**Objective:** Reproduce, word for word, every line from the first one down to the line containing "two acrylic decks.", and nothing else.
---*---
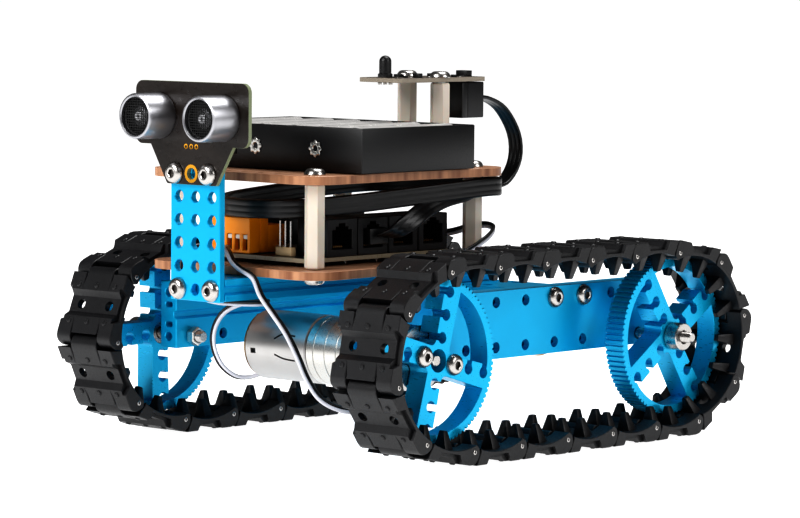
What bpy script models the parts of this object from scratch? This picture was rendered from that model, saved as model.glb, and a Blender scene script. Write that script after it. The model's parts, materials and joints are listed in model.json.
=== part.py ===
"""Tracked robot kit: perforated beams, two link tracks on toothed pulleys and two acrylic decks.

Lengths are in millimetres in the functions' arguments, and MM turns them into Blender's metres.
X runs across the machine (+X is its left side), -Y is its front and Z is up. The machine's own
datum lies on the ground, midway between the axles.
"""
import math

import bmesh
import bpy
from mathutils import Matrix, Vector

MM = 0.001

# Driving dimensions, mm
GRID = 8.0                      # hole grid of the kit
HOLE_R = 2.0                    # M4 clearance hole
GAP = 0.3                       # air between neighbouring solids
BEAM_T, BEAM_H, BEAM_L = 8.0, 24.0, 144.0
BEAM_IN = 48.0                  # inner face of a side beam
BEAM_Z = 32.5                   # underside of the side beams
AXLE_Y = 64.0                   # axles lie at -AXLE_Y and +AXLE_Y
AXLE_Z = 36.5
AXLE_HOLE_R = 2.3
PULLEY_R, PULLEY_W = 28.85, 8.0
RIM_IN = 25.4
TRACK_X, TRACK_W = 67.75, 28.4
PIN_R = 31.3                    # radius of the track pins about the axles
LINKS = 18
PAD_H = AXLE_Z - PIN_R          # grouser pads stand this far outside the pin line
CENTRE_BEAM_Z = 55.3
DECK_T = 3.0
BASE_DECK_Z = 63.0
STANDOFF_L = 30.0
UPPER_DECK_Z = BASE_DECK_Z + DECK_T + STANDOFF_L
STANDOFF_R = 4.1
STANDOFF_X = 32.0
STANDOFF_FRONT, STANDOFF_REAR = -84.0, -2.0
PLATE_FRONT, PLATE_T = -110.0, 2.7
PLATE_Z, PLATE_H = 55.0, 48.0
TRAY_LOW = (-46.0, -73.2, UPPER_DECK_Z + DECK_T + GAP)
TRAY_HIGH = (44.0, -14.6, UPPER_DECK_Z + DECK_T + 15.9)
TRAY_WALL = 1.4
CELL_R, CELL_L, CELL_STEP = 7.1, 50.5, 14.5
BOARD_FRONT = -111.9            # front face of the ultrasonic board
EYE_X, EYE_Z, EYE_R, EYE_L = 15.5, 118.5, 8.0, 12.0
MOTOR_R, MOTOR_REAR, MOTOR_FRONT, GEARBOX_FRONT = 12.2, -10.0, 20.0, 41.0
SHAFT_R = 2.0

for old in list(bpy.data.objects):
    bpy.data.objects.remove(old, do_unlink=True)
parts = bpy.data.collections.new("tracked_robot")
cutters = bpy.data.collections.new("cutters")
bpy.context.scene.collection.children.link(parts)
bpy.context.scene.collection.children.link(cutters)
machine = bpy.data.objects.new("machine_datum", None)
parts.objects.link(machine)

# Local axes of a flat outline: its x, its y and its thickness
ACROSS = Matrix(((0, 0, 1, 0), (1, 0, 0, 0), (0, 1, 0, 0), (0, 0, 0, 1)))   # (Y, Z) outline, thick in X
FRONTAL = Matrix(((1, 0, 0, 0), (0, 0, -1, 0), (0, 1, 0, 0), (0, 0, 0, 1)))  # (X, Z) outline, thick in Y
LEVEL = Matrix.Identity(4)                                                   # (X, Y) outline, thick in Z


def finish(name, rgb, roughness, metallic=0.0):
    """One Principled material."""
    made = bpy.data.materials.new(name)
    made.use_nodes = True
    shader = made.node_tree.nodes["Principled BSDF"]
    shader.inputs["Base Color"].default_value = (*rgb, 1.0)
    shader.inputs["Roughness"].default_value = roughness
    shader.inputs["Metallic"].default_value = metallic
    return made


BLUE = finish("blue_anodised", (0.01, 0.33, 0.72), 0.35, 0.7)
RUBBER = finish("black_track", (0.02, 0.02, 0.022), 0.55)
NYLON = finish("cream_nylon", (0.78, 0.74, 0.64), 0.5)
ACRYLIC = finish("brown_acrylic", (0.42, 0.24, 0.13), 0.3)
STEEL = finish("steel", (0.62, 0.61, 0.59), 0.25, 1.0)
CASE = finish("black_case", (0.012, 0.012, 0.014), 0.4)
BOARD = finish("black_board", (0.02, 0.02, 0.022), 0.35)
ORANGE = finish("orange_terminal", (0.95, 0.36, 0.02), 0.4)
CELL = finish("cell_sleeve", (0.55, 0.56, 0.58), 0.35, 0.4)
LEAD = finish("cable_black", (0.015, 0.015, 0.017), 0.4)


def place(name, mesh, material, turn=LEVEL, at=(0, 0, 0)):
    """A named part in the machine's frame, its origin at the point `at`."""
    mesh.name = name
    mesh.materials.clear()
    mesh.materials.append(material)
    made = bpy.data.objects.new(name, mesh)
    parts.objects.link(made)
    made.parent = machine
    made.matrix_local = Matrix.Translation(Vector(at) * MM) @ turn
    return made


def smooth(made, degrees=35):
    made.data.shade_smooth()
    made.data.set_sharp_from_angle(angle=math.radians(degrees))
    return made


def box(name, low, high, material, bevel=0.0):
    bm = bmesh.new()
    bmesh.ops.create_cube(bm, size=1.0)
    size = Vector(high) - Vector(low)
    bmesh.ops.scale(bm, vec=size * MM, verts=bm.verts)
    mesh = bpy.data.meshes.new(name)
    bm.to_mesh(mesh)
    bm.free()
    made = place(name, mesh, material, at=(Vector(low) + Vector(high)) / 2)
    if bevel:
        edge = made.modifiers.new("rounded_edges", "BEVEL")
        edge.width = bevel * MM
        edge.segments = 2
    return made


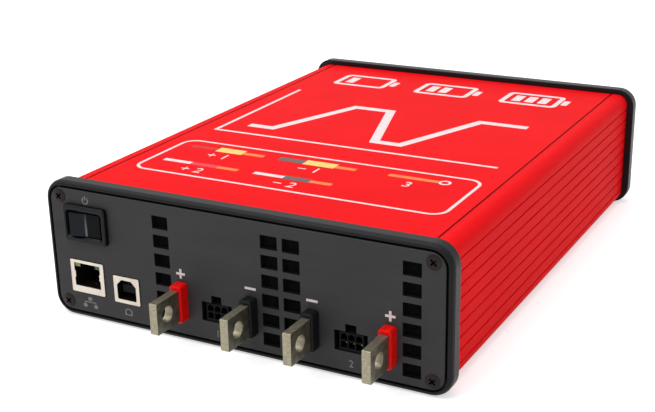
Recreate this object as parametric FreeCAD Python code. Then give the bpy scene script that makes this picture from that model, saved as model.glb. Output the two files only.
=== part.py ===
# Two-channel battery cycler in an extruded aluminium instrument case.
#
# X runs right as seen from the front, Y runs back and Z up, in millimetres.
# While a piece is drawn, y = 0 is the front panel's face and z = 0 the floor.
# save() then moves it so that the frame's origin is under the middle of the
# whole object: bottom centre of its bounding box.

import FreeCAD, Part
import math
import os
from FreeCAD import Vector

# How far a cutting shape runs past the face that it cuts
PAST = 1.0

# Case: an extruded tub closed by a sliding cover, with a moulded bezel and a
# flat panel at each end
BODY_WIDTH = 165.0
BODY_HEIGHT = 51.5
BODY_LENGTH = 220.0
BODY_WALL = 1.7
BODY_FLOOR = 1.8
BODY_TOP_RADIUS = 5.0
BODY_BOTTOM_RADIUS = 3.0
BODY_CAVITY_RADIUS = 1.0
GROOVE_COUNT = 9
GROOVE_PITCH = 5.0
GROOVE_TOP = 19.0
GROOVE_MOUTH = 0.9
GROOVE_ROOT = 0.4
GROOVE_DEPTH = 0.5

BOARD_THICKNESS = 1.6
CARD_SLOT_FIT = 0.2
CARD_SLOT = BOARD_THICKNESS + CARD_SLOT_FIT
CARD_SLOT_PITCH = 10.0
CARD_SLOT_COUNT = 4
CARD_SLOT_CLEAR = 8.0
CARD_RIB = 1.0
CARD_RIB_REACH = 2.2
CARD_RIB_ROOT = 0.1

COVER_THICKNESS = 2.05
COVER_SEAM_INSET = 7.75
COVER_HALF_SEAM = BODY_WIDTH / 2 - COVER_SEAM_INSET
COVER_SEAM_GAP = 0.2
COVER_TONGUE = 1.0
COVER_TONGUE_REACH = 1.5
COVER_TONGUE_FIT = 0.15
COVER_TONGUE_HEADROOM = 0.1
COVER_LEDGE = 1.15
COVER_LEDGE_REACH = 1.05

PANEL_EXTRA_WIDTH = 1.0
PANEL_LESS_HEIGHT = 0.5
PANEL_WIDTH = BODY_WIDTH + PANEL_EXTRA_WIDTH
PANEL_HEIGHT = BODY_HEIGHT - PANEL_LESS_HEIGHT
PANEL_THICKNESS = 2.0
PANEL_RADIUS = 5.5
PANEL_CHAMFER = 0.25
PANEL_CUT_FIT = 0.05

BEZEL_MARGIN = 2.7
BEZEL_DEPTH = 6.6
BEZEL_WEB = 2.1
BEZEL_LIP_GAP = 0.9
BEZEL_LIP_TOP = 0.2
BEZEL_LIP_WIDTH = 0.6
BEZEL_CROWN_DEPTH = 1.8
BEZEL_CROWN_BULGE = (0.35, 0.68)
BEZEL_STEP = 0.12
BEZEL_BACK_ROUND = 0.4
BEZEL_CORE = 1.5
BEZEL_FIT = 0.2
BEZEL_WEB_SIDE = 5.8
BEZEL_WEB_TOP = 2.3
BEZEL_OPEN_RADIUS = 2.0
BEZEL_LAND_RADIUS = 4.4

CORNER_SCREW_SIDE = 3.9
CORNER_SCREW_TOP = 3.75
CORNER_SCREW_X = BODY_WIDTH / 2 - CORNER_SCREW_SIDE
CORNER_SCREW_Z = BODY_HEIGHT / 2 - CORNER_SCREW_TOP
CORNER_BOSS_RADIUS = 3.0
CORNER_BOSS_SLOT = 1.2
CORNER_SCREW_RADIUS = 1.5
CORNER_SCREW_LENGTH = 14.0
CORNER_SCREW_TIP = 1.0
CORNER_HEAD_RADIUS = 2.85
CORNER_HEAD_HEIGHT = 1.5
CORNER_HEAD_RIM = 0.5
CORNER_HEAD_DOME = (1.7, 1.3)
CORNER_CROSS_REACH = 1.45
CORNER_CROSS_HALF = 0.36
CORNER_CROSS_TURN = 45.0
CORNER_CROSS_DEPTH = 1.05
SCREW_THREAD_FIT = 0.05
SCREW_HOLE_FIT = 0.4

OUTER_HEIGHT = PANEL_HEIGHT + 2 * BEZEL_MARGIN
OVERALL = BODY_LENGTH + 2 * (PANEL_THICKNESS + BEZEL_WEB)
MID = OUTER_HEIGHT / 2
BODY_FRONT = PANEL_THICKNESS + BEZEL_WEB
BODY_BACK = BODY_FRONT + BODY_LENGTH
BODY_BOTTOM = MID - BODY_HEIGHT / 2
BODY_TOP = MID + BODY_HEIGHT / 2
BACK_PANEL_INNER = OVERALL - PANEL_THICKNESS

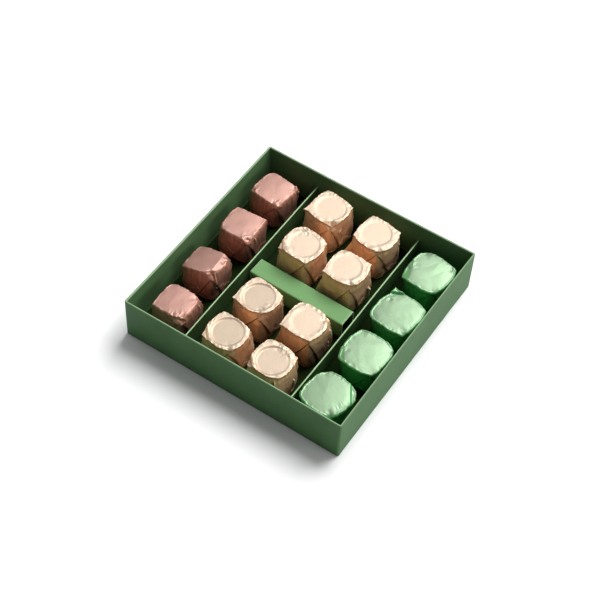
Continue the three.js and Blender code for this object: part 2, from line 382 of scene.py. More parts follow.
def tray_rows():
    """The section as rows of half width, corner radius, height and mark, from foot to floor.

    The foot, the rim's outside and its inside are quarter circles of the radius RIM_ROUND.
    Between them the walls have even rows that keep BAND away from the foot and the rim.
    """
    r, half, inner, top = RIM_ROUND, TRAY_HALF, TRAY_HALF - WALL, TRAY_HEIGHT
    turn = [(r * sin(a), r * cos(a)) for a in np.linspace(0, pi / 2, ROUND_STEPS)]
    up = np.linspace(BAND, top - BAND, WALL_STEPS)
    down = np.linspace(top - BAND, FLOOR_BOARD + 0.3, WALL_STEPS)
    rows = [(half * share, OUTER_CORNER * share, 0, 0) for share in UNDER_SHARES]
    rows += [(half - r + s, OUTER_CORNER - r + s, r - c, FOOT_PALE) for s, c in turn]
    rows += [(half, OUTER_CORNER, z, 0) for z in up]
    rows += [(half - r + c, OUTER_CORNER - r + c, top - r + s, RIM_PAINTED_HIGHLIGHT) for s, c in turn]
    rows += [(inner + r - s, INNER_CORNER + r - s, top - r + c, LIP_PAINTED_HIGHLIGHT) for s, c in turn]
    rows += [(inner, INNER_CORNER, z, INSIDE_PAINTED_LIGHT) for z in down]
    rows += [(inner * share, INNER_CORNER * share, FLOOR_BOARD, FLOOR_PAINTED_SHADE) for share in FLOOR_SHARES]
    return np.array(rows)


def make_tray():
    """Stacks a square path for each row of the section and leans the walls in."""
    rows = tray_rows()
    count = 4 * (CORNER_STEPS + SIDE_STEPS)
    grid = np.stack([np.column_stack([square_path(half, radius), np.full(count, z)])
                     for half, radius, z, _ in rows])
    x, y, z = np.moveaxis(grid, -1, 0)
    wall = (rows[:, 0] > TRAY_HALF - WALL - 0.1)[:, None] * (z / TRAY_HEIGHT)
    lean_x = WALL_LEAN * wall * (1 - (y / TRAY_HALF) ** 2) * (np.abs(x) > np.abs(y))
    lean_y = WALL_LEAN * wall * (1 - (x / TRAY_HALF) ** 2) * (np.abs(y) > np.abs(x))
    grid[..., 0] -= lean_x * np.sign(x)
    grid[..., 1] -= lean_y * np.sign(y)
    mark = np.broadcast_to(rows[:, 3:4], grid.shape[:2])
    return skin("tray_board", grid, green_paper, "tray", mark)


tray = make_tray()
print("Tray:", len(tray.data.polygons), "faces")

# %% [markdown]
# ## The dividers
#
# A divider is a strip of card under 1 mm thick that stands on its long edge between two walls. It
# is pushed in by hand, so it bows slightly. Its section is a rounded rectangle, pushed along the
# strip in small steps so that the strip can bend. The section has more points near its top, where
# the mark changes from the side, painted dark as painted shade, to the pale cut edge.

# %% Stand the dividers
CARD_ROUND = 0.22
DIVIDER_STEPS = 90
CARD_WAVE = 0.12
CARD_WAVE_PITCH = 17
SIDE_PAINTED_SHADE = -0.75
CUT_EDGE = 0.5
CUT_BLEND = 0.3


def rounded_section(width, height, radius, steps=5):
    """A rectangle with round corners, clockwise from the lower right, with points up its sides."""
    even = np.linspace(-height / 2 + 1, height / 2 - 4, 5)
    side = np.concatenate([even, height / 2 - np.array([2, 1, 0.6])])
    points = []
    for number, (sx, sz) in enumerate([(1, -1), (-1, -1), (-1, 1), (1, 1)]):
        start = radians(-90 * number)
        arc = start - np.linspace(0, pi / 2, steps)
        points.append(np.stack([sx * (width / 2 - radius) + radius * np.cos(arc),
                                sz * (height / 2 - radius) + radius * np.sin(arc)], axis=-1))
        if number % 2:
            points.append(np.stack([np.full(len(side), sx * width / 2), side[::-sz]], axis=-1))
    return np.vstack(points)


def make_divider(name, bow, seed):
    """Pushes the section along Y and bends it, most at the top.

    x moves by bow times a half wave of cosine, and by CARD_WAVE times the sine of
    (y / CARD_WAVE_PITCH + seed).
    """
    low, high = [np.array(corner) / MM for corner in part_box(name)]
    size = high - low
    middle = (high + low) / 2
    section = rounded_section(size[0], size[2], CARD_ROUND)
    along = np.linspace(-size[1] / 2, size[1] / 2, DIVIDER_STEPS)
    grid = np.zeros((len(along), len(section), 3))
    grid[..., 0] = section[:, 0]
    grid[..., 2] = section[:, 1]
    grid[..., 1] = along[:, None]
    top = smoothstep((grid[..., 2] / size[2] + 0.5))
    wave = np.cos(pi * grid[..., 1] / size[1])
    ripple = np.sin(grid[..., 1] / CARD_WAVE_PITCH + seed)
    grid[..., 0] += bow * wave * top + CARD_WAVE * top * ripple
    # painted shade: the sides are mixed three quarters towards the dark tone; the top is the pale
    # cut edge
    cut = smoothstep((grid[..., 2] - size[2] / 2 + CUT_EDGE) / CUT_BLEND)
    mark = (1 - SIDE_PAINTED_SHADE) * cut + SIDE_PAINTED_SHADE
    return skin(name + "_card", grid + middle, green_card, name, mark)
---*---
**Exercise answer:**
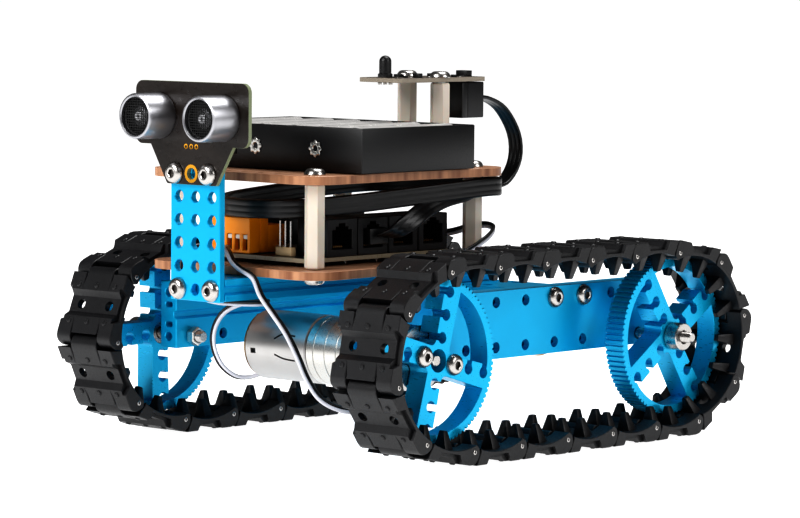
What bpy script models the parts of this object from scratch? This picture was rendered from that model, saved as model.glb, and a Blender scene script. Write that script after it. The model's parts, materials and joints are listed in model.json.
=== part.py ===
"""Tracked robot kit: perforated beams, two link tracks on toothed pulleys and two acrylic decks.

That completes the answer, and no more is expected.